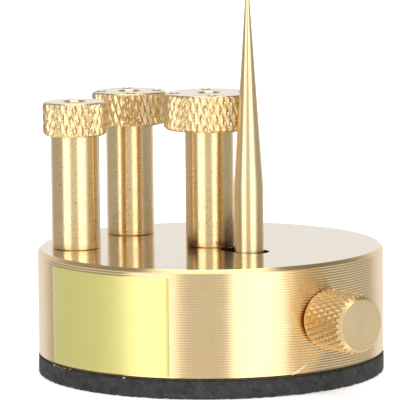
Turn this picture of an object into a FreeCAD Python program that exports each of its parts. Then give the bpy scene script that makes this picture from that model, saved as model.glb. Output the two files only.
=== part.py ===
import FreeCAD, Part
import math
import os
import Sketcher

# Bench stand for a wristwatch balance: a brass disc on a rubber pad, a post in its middle
# for the balance wheel, and a spike in a slot that a side screw moves.
# Frame: origin at the middle of the pad's underside, +Z up, +X along the slot to the knob.

doc = FreeCAD.newDocument("balance_holder")
sheet = doc.addObject("Spreadsheet::Sheet", "sizes")

SIZES = {
    # rubber pad and its glue
    "pad_overhang": 0.1,
    "pad_thickness": 2.6,
    "pad_edge": 0.15,
    "glue_inset": 0.2,
    "glue_thickness": 0.2,
    # brass base
    "base_radius": 25.0,
    "base_thickness": 15.35,
    "base_top_chamfer": 0.5,
    "base_bottom_chamfer": 0.2,
    "line_pitch": 0.365,
    "line_depth": 0.05,
    "line_width": 0.26,
    "line_margin": 0.475,
    "line_count": 40,
    # slot and the pocket under it
    "slot_inner_reach": 6.0,
    "slot_outer_reach": 9.55,
    "slot_width": 4.8,
    "roof_thickness": 2.5,
    "pocket_inner_gap": 0.1,
    "pocket_corner": 1.2,
    "running_gap": 0.05,
    "fixed_gap": 0.02,
    # spike and its carriage
    "spike_reach": 8.8,
    "spike_diameter": 4.2,
    "spike_straight": 9.25,
    "spike_taper": 29.0,
    "spike_tip_diameter": 0.36,
    "spike_tip_chamfer": 0.1,
    "spike_seat_depth": 3.0,
    "spike_foot_chamfer": 0.3,
    "carriage_length": 6.0,
    "carriage_width": 8.0,
    "carriage_corner": 0.4,
    # side screw
    "screw_height": 7.6,
    "screw_diameter": 3.0,
    "screw_groove_depth": 0.4,
    "journal_diameter": 2.0,
    "journal_length": 3.8,
    "bore_end_gap": 0.3,
    "screw_end_chamfer": 0.2,
    "bore_gap": 0.04,
    # clip and washer behind the wall
    "clip_thickness": 0.5,
    "clip_radial_width": 1.4,
    "clip_mouth": 2.0,
    "washer_thickness": 0.4,
    "washer_diameter": 5.6,
    "clip_to_carriage": 0.45,
    # thumb knob
    "knob_diameter": 8.5,
    "knob_length": 7.85,
    "knob_gap": 0.1,
    "knob_front_chamfer": 0.72,
    "knob_shoulder_depth": 0.45,
    "knob_shoulder_length": 0.3,
    "knob_socket_depth": 5.2,
    # keeper plate and its screws
    "plate_thickness": 2.0,
    "plate_ledge": 1.95,
    "plate_end": 7.2,
    "plate_corner": 2.5,
    "plate_screw_inset": 3.0,
    "plate_screw_edge": 2.2,
    "plate_screw_diameter": 2.0,
    "plate_screw_head": 3.6,
    "plate_screw_length": 5.0,
    "plate_screw_slot_width": 0.5,
    "plate_screw_slot_depth": 0.5,
    # centre pin
    "pin_diameter": 4.0,
    "pin_seat_depth": 5.0,
    "pin_stand": 8.0,
    "pin_chamfer": 0.4,
    "pin_bore_extra": 0.4,
    # posts
    "post_shank_diameter": 7.0,
    "post_foot_chamfer": 0.35,
    "staff_bore_diameter": 3.0,
    "staff_bore_chamfer": 0.27,
    "head_chamfer": 0.35,
    "work_post_length": 22.15,
    "work_head_diameter": 13.1,
    "work_head_height": 5.2,
    "work_hole_circle": 10.0,
    "spare_post_length": 21.2,
    "drilled_head_diameter": 11.0,
    "drilled_head_height": 4.8,
    "drilled_hole_circle": 8.2,
    "plain_head_diameter": 9.2,
    "plain_head_height": 4.8,
    "small_hole_diameter": 1.15,
    "small_hole_rim": 1.7,
    "small_hole_depth": 3.5,
    "small_hole_count": 4,
    "small_hole_angle": -34.0,
    # where the spare posts stand on the base, in from its rim
    "drilled_post_inset": 7.3,
    "drilled_post_angle": 182.6,
    "plain_post_inset": 5.6,
    "plain_post_angle": 235.5,
    # foil label
    "label_gap": 0.02,
    "label_thickness": 0.1,
    "label_height": 13.8,
    "label_lift": 0.35,
    "label_width": 21.6,
    "label_middle_angle": -77.5,
}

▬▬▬

▸ Exercise prompt: Extract the full listing and reproduce each line exactly.

▸ Task output:
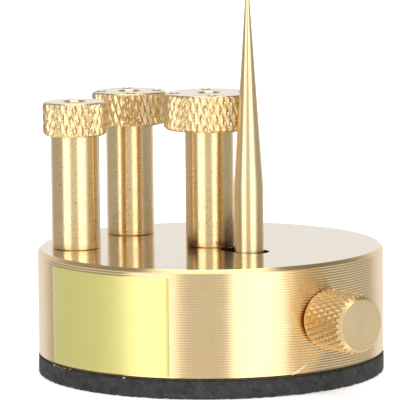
Turn this picture of an object into a FreeCAD Python program that exports each of its parts. Then give the bpy scene script that makes this picture from that model, saved as model.glb. Output the two files only.
=== part.py ===
import FreeCAD, Part
import math
import os
import Sketcher

# Bench stand for a wristwatch balance: a brass disc on a rubber pad, a post in its middle
# for the balance wheel, and a spike in a slot that a side screw moves.
# Frame: origin at the middle of the pad's underside, +Z up, +X along the slot to the knob.

doc = FreeCAD.newDocument("balance_holder")
sheet = doc.addObject("Spreadsheet::Sheet", "sizes")

SIZES = {
    # rubber pad and its glue
    "pad_overhang": 0.1,
    "pad_thickness": 2.6,
    "pad_edge": 0.15,
    "glue_inset": 0.2,
    "glue_thickness": 0.2,
    # brass base
    "base_radius": 25.0,
    "base_thickness": 15.35,
    "base_top_chamfer": 0.5,
    "base_bottom_chamfer": 0.2,
    "line_pitch": 0.365,
    "line_depth": 0.05,
    "line_width": 0.26,
    "line_margin": 0.475,
    "line_count": 40,
    # slot and the pocket under it
    "slot_inner_reach": 6.0,
    "slot_outer_reach": 9.55,
    "slot_width": 4.8,
    "roof_thickness": 2.5,
    "pocket_inner_gap": 0.1,
    "pocket_corner": 1.2,
    "running_gap": 0.05,
    "fixed_gap": 0.02,
    # spike and its carriage
    "spike_reach": 8.8,
    "spike_diameter": 4.2,
    "spike_straight": 9.25,
    "spike_taper": 29.0,
    "spike_tip_diameter": 0.36,
    "spike_tip_chamfer": 0.1,
    "spike_seat_depth": 3.0,
    "spike_foot_chamfer": 0.3,
    "carriage_length": 6.0,
    "carriage_width": 8.0,
    "carriage_corner": 0.4,
    # side screw
    "screw_height": 7.6,
    "screw_diameter": 3.0,
    "screw_groove_depth": 0.4,
    "journal_diameter": 2.0,
    "journal_length": 3.8,
    "bore_end_gap": 0.3,
    "screw_end_chamfer": 0.2,
    "bore_gap": 0.04,
    # clip and washer behind the wall
    "clip_thickness": 0.5,
    "clip_radial_width": 1.4,
    "clip_mouth": 2.0,
    "washer_thickness": 0.4,
    "washer_diameter": 5.6,
    "clip_to_carriage": 0.45,
    # thumb knob
    "knob_diameter": 8.5,
    "knob_length": 7.85,
    "knob_gap": 0.1,
    "knob_front_chamfer": 0.72,
    "knob_shoulder_depth": 0.45,
    "knob_shoulder_length": 0.3,
    "knob_socket_depth": 5.2,
    # keeper plate and its screws
    "plate_thickness": 2.0,
    "plate_ledge": 1.95,
    "plate_end": 7.2,
    "plate_corner": 2.5,
    "plate_screw_inset": 3.0,
    "plate_screw_edge": 2.2,
    "plate_screw_diameter": 2.0,
    "plate_screw_head": 3.6,
    "plate_screw_length": 5.0,
    "plate_screw_slot_width": 0.5,
    "plate_screw_slot_depth": 0.5,
    # centre pin
    "pin_diameter": 4.0,
    "pin_seat_depth": 5.0,
    "pin_stand": 8.0,
    "pin_chamfer": 0.4,
    "pin_bore_extra": 0.4,
    # posts
    "post_shank_diameter": 7.0,
    "post_foot_chamfer": 0.35,
    "staff_bore_diameter": 3.0,
    "staff_bore_chamfer": 0.27,
    "head_chamfer": 0.35,
    "work_post_length": 22.15,
    "work_head_diameter": 13.1,
    "work_head_height": 5.2,
    "work_hole_circle": 10.0,
    "spare_post_length": 21.2,
    "drilled_head_diameter": 11.0,
    "drilled_head_height": 4.8,
    "drilled_hole_circle": 8.2,
    "plain_head_diameter": 9.2,
    "plain_head_height": 4.8,
    "small_hole_diameter": 1.15,
    "small_hole_rim": 1.7,
    "small_hole_depth": 3.5,
    "small_hole_count": 4,
    "small_hole_angle": -34.0,
    # where the spare posts stand on the base, in from its rim
    "drilled_post_inset": 7.3,
    "drilled_post_angle": 182.6,
    "plain_post_inset": 5.6,
    "plain_post_angle": 235.5,
    # foil label
    "label_gap": 0.02,
    "label_thickness": 0.1,
    "label_height": 13.8,
    "label_lift": 0.35,
    "label_width": 21.6,
    "label_middle_angle": -77.5,
}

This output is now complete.